If you want a fascinating read….

I highly recommend “By the Grace of God” by Nancy Burkholder Hess. She vividly and poignantly tells the story of the Mennonites  moving into the Shenandoah Valley, the ravages of the Civil War and the rebuilding of homesteads. Faith was such an important part of the settlers and that faith is woven into the stories.

Additional blog posts:

A Family Story: Death on the High Seas

A personal side note:

During my junior high and high school years, I had an extra-ordinary history teacher, James Rush, at least four times.
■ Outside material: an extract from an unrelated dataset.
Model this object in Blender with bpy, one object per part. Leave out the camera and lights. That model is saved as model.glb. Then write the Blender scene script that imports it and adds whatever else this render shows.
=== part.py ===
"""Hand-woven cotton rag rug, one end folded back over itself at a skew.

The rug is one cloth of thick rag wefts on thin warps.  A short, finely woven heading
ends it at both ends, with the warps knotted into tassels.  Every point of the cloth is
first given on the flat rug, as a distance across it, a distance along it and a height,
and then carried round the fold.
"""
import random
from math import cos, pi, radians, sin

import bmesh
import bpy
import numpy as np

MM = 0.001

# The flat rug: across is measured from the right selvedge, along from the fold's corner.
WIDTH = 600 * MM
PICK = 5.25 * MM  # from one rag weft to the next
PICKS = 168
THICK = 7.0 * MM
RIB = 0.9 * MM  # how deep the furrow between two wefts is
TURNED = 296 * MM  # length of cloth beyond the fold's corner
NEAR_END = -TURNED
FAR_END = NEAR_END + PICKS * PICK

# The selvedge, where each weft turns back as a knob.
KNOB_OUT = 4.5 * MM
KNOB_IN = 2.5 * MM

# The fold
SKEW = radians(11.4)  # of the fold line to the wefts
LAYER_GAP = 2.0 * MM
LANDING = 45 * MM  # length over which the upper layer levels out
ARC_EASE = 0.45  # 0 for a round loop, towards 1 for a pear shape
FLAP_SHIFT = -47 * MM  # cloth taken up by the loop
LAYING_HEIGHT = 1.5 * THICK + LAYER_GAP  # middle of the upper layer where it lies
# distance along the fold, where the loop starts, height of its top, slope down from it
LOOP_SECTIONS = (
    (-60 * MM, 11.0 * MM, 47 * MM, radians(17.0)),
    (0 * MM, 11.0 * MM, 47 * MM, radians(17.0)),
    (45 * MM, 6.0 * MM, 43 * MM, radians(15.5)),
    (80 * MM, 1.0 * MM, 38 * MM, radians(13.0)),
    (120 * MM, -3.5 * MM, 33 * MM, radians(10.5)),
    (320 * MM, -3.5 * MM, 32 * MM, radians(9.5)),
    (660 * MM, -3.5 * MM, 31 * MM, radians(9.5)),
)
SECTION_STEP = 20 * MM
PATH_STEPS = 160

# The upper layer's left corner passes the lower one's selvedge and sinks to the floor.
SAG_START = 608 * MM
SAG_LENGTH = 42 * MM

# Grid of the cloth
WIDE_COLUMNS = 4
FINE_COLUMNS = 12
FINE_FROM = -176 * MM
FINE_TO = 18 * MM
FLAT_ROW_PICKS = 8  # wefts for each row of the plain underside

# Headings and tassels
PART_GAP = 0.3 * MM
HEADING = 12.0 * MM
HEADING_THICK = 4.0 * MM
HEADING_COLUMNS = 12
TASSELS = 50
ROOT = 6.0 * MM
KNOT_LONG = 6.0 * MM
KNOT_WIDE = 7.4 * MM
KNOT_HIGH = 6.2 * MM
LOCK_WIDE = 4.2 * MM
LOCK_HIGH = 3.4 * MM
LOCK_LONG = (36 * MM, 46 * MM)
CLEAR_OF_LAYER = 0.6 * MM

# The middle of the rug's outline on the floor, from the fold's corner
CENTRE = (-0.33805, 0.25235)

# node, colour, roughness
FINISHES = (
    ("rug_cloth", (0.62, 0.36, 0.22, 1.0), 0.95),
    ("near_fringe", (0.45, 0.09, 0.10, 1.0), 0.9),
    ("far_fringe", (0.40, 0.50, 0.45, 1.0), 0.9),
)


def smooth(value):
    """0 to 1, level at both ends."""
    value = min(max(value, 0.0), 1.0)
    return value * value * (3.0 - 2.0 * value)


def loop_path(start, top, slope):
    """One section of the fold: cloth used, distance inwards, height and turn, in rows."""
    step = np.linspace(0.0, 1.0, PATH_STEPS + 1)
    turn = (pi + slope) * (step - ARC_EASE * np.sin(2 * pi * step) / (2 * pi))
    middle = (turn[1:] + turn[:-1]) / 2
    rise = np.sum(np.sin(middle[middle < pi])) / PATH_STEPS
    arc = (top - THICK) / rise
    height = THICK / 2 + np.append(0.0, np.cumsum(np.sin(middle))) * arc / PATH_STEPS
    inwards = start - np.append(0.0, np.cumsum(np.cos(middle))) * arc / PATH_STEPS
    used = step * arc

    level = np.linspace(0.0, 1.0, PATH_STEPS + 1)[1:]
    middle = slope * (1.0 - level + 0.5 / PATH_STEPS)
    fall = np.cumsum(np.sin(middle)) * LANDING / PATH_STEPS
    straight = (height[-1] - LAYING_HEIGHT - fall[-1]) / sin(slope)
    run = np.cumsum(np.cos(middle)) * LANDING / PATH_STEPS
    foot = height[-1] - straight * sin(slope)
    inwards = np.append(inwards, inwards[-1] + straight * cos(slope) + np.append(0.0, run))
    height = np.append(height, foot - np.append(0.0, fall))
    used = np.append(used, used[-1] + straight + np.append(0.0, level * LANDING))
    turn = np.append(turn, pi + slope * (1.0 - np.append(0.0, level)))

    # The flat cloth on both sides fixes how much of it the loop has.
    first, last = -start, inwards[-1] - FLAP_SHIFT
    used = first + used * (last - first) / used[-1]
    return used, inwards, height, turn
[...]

He made history come alive whether it was family, local, state, national or world.  One of our many projects was constructing our family genealogy tree. It stirred a passion within me that has helped define my life, even today. I enjoy family history, especially the Heatwole line, and have written a book about my great-grandparents Melvin and Mollie Heatwole.

For high school, I went to Eastern Mennonite in Harrisonburg, Virginia and in the 1970 senior class of 79 students there were 22 of us that could claim David and Magdalene Heatwole as our ancestors.  We are most closely related through David’s son, Gabriel, and grandson Joseph:  Bonnie, Glenna, Eldon, Pat, Kathy and Edith.  Others more distant cousins are:  Grace, Leon, Kirk, Carol, Curt, Carl, Joy, Rich, Diana, Randy, June, Elaine, David, Keith, Sheldon, and John. (Thanks Edith Layman Rhodes for this tidbit of information).

David’s impact on the history of Rockingham County and the Mennonite community was and still is today, profound.